- The Washington Times - Monday, July 18, 2005

INDIANAPOLIS (AP) — Guidant Corp. yesterday warned physicians that replacements might be needed for nine pacemaker models made from 1997 to 2000, including about 28,000 still implanted in patients worldwide.

The Indianapolis-based company, which last month recalled almost 109,000 defibrillators, released a warning that a sealing component in the pacemakers has degraded in some cases, resulting in higher-than-normal moisture in the devices and possible malfunction.

About 78,000 of the pacemakers were distributed, with about 18,000 remaining in U.S. patients, the company said. The devices, which send electrical pulses to the heart to accelerate a slow heartbeat, have a seven- to 10-year life span before they must be replaced.

Guidant said it has identified 69 failures among the pacemakers — all after they had been used for at least 44 months. The models include: Pulsar Max, Pulsar, Discovery, Meridian, Pulsar Max II, Discovery II, Virtus Plus II, Intelis II and Contak TR.

The company advised physicians to consider replacing the devices in patients who are dependent on the pacemakers. Pacemakers are about the size of two half dollars held together.

Several patients using the devices have lost consciousness or developed possible heart failure, Guidant said. It reported the death of one person whose pacemaker might have failed, but said the role of the device could not be confirmed because it was not returned for testing.

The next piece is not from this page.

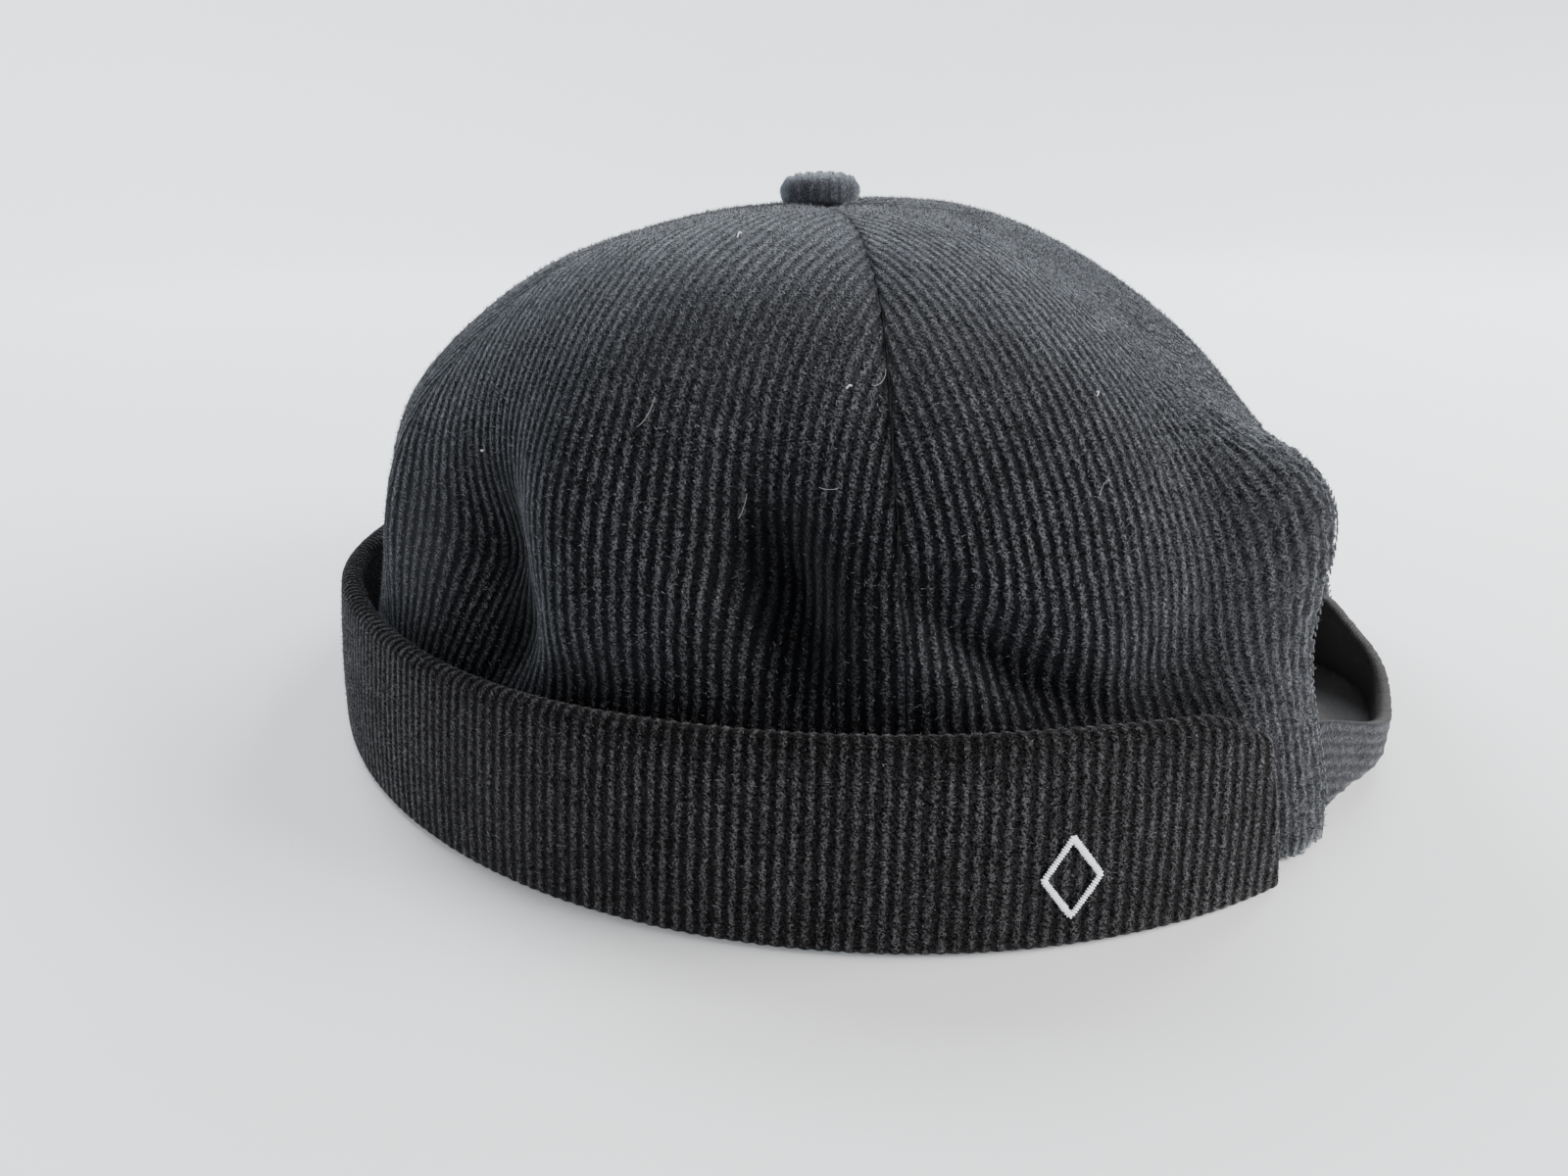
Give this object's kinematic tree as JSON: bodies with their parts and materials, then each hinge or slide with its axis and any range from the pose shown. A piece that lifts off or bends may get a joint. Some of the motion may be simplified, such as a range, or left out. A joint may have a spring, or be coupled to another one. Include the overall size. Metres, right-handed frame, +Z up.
{
  "type": "sailor cap",
  "caption": "Brimless corduroy sailor cap: panelled domed crown, covered button, turned-up cuff and a strap across the arched opening at the back.",
  "frame": {"origin": "centre of the whole cap in plan, strap included, on the surface it rests on", "axes": "+Z up; +Y towards the back of the cap, where the opening and its strap are; +X towards the wearer's left"},
  "size_m": [0.195, 0.212, 0.0972],
  "materials": {
    "crown_corduroy": "black cotton corduroy, fine wales running up each panel, soft pile with a cool sheen at a glancing angle",
    "cuff_corduroy": "black cotton corduroy, wales upright, grooves a little warmer than the pile",
    "strap_corduroy": "black corduroy outside with its wales along the strap, smooth twill back inside",
    "button_corduroy": "black corduroy drawn over a small domed button",
    "black_thread": "black polyester sewing thread",
    "white_thread": "white embroidery thread, satin stitch",
    "lint": "loose pile fibres and specks of lint"
  },
  "bodies": {
    "root": {"crown_panel_back_left": "crown_corduroy", "crown_panel_side_left": "crown_corduroy", "crown_panel_front_left": "crown_corduroy", "crown_panel_front_right": "crown_corduroy", "crown_panel_side_right": "crown_corduroy", "crown_panel_back_right": "crown_corduroy", "turned_up_cuff": "cuff_corduroy", "back_strap": "strap_corduroy", "crown_button": "button_corduroy"}
  },
  "joints": []
}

Food and Drug Administration spokeswoman Julie Zawisza said the agency was evaluating Guidant’s warning. The company said the FDA might classify the warning as a recall. Guidant issued two safety warnings last month for 11 models of defibrillators that were later classified by the FDA as recalls.

Defibrillators, three times the size of pacemakers, are also implanted and shock the heart back into rhythm when it beats too quickly. Almost 88,000 of the Guidant devices that were recalled remain implanted worldwide.

The problem with Guidant’s pacemakers poses less of a risk for patients than that of its defibrillators, said Dr. Angel Leon, chief of cardiology at Emory Crawford Long Hospital in Atlanta. That’s because of the relatively small number of pacemakers implanted and because the degradation that can occur does so gradually, allowing patients more time to seek help.

Dr. Leon also said he expects more warnings from medical-device manufacturers, including Guidant, as the companies respond to criticism they have withheld safety information.

“Every manufacturer of these devices has had failures, has had recalls and has had advisories,” he said. “It will continue to happen. It’s how the companies handle the recalls that’s important.”

Guidant said that it would replace the pacemakers at no charge through the end of the year, even though the warranty on many has expired, and that it would reimburse patients up to $2,500 for medical expenses.